WHAT IS REQUIRED: How does the data below read from its first line through the line containing "return mixed if"? Print those lines exactly.

PROVIDED DATA:
>>

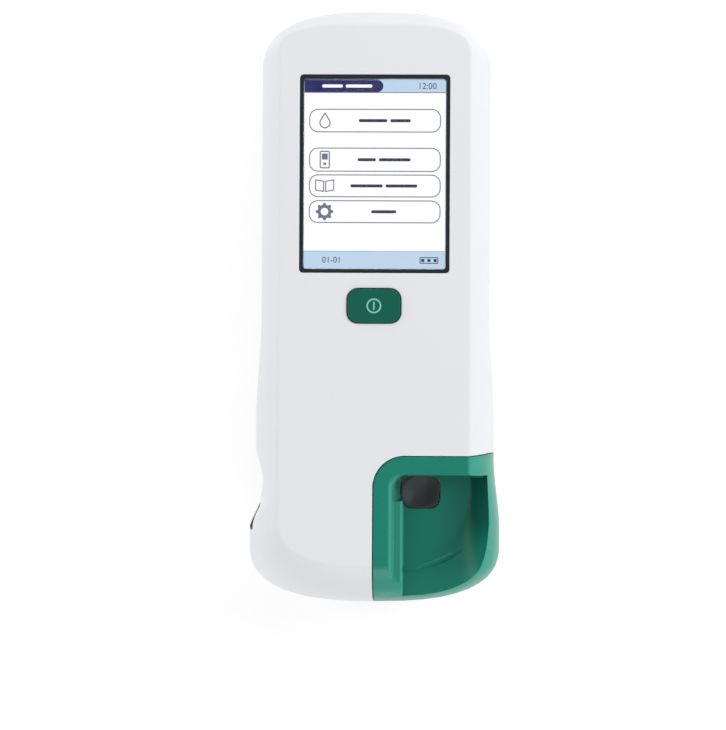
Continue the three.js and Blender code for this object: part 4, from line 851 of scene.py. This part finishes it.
# The skin's direction at a place, for a face that lies on it
def skinDirection(names, place, normal):
    found = []
    for name in names:
        near = skins[name]["tree"].find_nearest_range(place, refining["onSkin"])
        found += [(distance, name, index, location) for location, turned, index, distance in near
                  if abs(turned.dot(normal)) > refining["onSkinTurn"]]
    if not found:
        return None
    distance, name, index, location = min(found, key=lambda entry: entry[0])
    corners = skins[name]["corners"][index]
    shares = poly_3d_calc([corner for corner, direction in corners], location)
    mixed = total(direction * share for share, (corner, direction) in zip(shares, corners))
    return mixed if mixed.dot(normal) > 0 else -mixed


# How far each corner turns toward the lamps, for the finishes with a painted highlight tone and a
# painted shade tone
paintedLightByFacing = {
    "nodes": ["port_cover", "strip_guide"],
    "right": 0.9, "base": 0.45,
    # The dark tone is painted shade, strongest near the bowl's top wall and fading out toward the
    # base end between these
    "shadeLow": 22, "shadeHigh": 44,  # the dark tone comes in between these, from the base end
    # Corners below deepLevel get a further painted shade, darker deep in the bowl and on the strip
    # guide
    "deepLevel": 38 * mm, "deep": 0.1,
}


# Writes painted light and shade per corner: lighter facing the right or base-end lamp, painted shade
# facing away near the top wall, and deeper low down
def paintLightAndShade(piece):
    data = piece.data
    layer = data.attributes.new("facing", "FLOAT", "CORNER")
    for loop, normal in enumerate(evaluatedNormals(piece)):
        corner = data.vertices[data.loops[loop].vertex_index].co
        fromBase = corner.y / mm + form["length"] / 2
        shade = ease(paintedLightByFacing["shadeLow"], paintedLightByFacing["shadeHigh"], fromBase)
        value = paintedLightByFacing["right"] * normal.x - paintedLightByFacing["base"] * normal.y * (1 - shade)
        if value < 0:
            value *= shade
        if corner.z < paintedLightByFacing["deepLevel"]:
            value -= paintedLightByFacing["deep"]
        layer.data[loop].value = value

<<

EXERCISE RESPONSE:
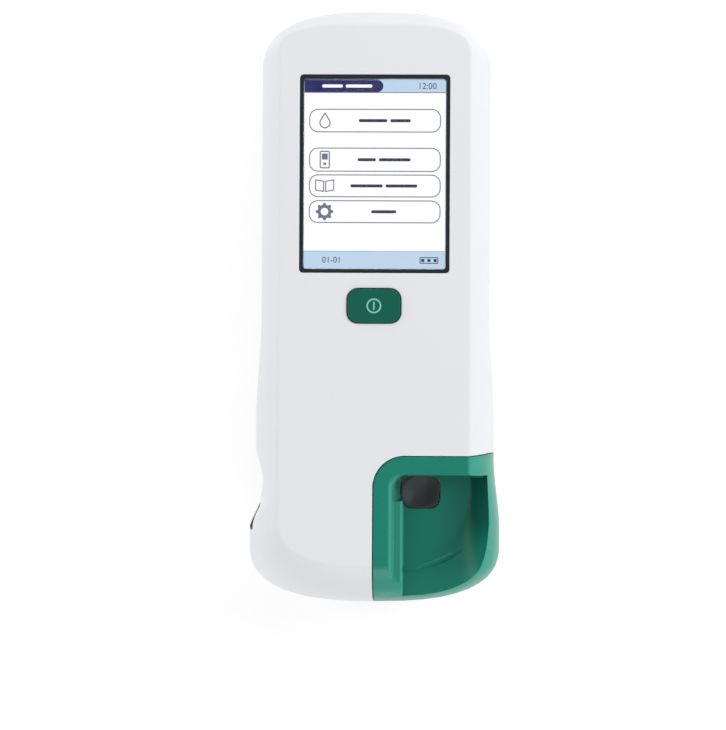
Continue the three.js and Blender code for this object: part 4, from line 851 of scene.py. This part finishes it.
# The skin's direction at a place, for a face that lies on it
def skinDirection(names, place, normal):
    found = []
    for name in names:
        near = skins[name]["tree"].find_nearest_range(place, refining["onSkin"])
        found += [(distance, name, index, location) for location, turned, index, distance in near
                  if abs(turned.dot(normal)) > refining["onSkinTurn"]]
    if not found:
        return None
    distance, name, index, location = min(found, key=lambda entry: entry[0])
    corners = skins[name]["corners"][index]
    shares = poly_3d_calc([corner for corner, direction in corners], location)
    mixed = total(direction * share for share, (corner, direction) in zip(shares, corners))
    return mixed if mixed.dot(normal) > 0 else -mixed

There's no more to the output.